* Brief
Your task is to repeat all of the material exactly.
========================================================================
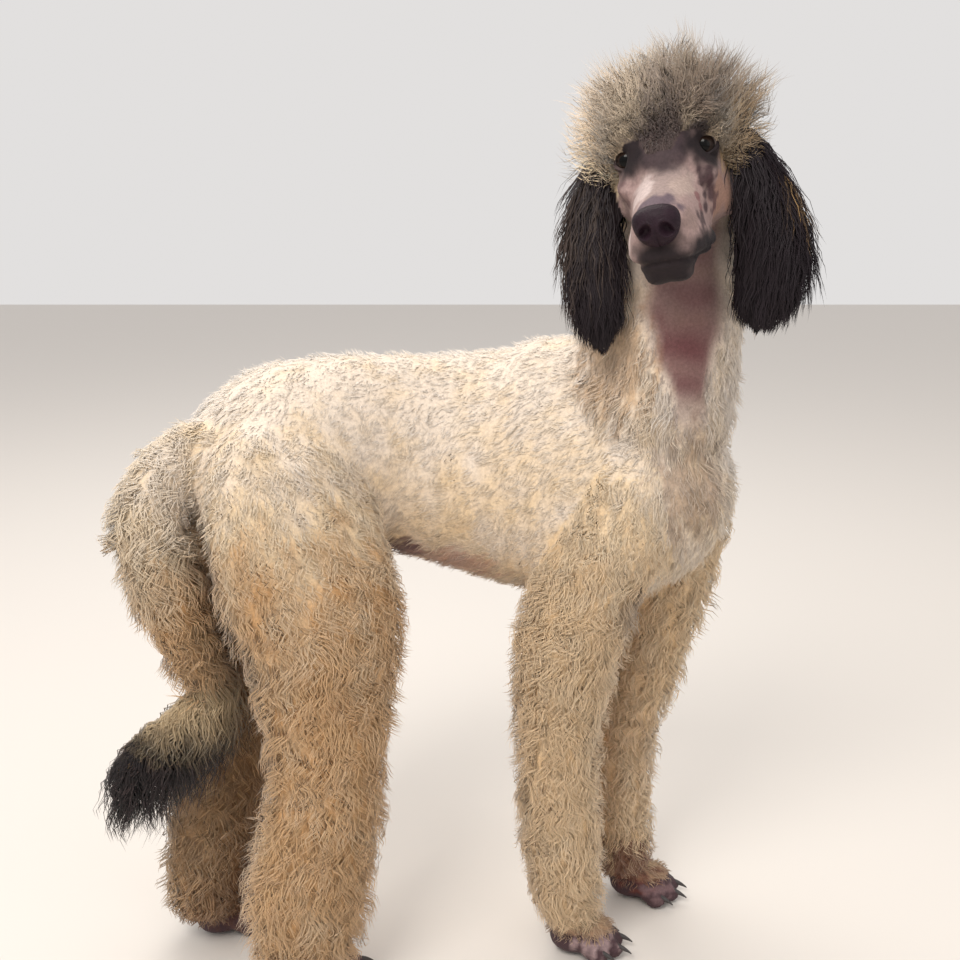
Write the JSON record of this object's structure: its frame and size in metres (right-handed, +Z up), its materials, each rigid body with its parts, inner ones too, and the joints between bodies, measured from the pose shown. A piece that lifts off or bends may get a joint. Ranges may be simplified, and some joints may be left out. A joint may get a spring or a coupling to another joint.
{
  "type": "standard poodle",
  "caption": "Life-size still model of a standing standard poodle with clipped body, fleecy legs, brushed-up topknot and long dark ear hair, head turned to its right",
  "frame": {"origin": "centre of the bounding box on the floor, under the dog", "axes": "+X to the dog's front, +Y to its left side, +Z up"},
  "size_m": [0.6764, 0.3738, 0.9486],
  "materials": {
    "cream_coat": "soft wavy cream fleece, clipped short on the trunk",
    "topknot_hair": "fine brushed-up hair, cream with grey",
    "face_skin": "closely shaved pale pinkish skin with a little fine cream hair",
    "ear_hair": "long wavy black hair",
    "tail_fringe": "wavy hair, cream above and dark grey below",
    "lip_skin": "dark shaved lower lip and chin",
    "nose_leather": "black, finely pebbled and slightly moist",
    "eye": "very dark brown, glossy",
    "paw_skin": "shaved dark purple-grey skin",
    "claw": "black horn, half gloss"
  },
  "bodies": {
    "root": {"chest": "cream_coat", "ear_left": "ear_hair", "ear_right": "ear_hair", "eye_left": "eye", "eye_right": "eye", "fore_left_claw_1": "claw", "fore_left_claw_2": "claw", "fore_left_claw_3": "claw", "fore_left_claw_4": "claw", "fore_left_lower": "cream_coat", "fore_left_paw": "paw_skin", "fore_left_upper": "cream_coat", "fore_right_claw_1": "claw", "fore_right_claw_2": "claw", "fore_right_claw_3": "claw", "fore_right_claw_4": "claw", "fore_right_lower": "cream_coat", "fore_right_paw": "paw_skin", "fore_right_upper": "cream_coat", "head": "face_skin", "hind_left_claw_1": "claw", "hind_left_claw_2": "claw", "hind_left_claw_3": "claw", "hind_left_claw_4": "claw", "hind_left_lower": "cream_coat", "hind_left_paw": "paw_skin", "hind_left_upper": "cream_coat", "hind_right_claw_1": "claw", "hind_right_claw_2": "claw", "hind_right_claw_3": "claw", "hind_right_claw_4": "claw", "hind_right_lower": "cream_coat", "hind_right_paw": "paw_skin", "hind_right_upper": "cream_coat", "jaw": "lip_skin", "loin": "cream_coat", "neck": "cream_coat", "nose": "nose_leather", "rump": "cream_coat", "tail": "cream_coat", "tail_end": "tail_fringe", "topknot": "topknot_hair"}
  },
  "joints": []
}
========================================================================
* Result of this task
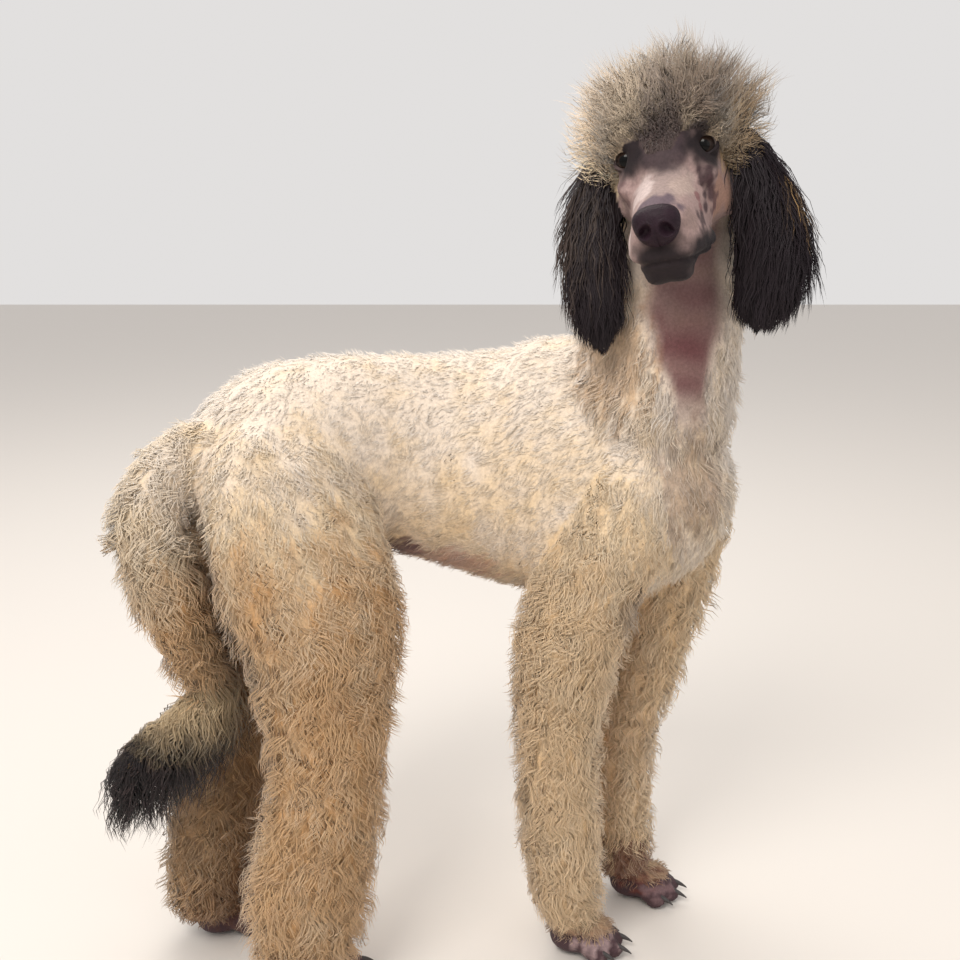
Write the JSON record of this object's structure: its frame and size in metres (right-handed, +Z up), its materials, each rigid body with its parts, inner ones too, and the joints between bodies, measured from the pose shown. A piece that lifts off or bends may get a joint. Ranges may be simplified, and some joints may be left out. A joint may get a spring or a coupling to another joint.
{
  "type": "standard poodle",
  "caption": "Life-size still model of a standing standard poodle with clipped body, fleecy legs, brushed-up topknot and long dark ear hair, head turned to its right",
  "frame": {"origin": "centre of the bounding box on the floor, under the dog", "axes": "+X to the dog's front, +Y to its left side, +Z up"},
  "size_m": [0.6764, 0.3738, 0.9486],
  "materials": {
    "cream_coat": "soft wavy cream fleece, clipped short on the trunk",
    "topknot_hair": "fine brushed-up hair, cream with grey",
    "face_skin": "closely shaved pale pinkish skin with a little fine cream hair",
    "ear_hair": "long wavy black hair",
    "tail_fringe": "wavy hair, cream above and dark grey below",
    "lip_skin": "dark shaved lower lip and chin",
    "nose_leather": "black, finely pebbled and slightly moist",
    "eye": "very dark brown, glossy",
    "paw_skin": "shaved dark purple-grey skin",
    "claw": "black horn, half gloss"
  },
  "bodies": {
    "root": {"chest": "cream_coat", "ear_left": "ear_hair", "ear_right": "ear_hair", "eye_left": "eye", "eye_right": "eye", "fore_left_claw_1": "claw", "fore_left_claw_2": "claw", "fore_left_claw_3": "claw", "fore_left_claw_4": "claw", "fore_left_lower": "cream_coat", "fore_left_paw": "paw_skin", "fore_left_upper": "cream_coat", "fore_right_claw_1": "claw", "fore_right_claw_2": "claw", "fore_right_claw_3": "claw", "fore_right_claw_4": "claw", "fore_right_lower": "cream_coat", "fore_right_paw": "paw_skin", "fore_right_upper": "cream_coat", "head": "face_skin", "hind_left_claw_1": "claw", "hind_left_claw_2": "claw", "hind_left_claw_3": "claw", "hind_left_claw_4": "claw", "hind_left_lower": "cream_coat", "hind_left_paw": "paw_skin", "hind_left_upper": "cream_coat", "hind_right_claw_1": "claw", "hind_right_claw_2": "claw", "hind_right_claw_3": "claw", "hind_right_claw_4": "claw", "hind_right_lower": "cream_coat", "hind_right_paw": "paw_skin", "hind_right_upper": "cream_coat", "jaw": "lip_skin", "loin": "cream_coat", "neck": "cream_coat", "nose": "nose_leather", "rump": "cream_coat", "tail": "cream_coat", "tail_end": "tail_fringe", "topknot": "topknot_hair"}
  },
  "joints": []
}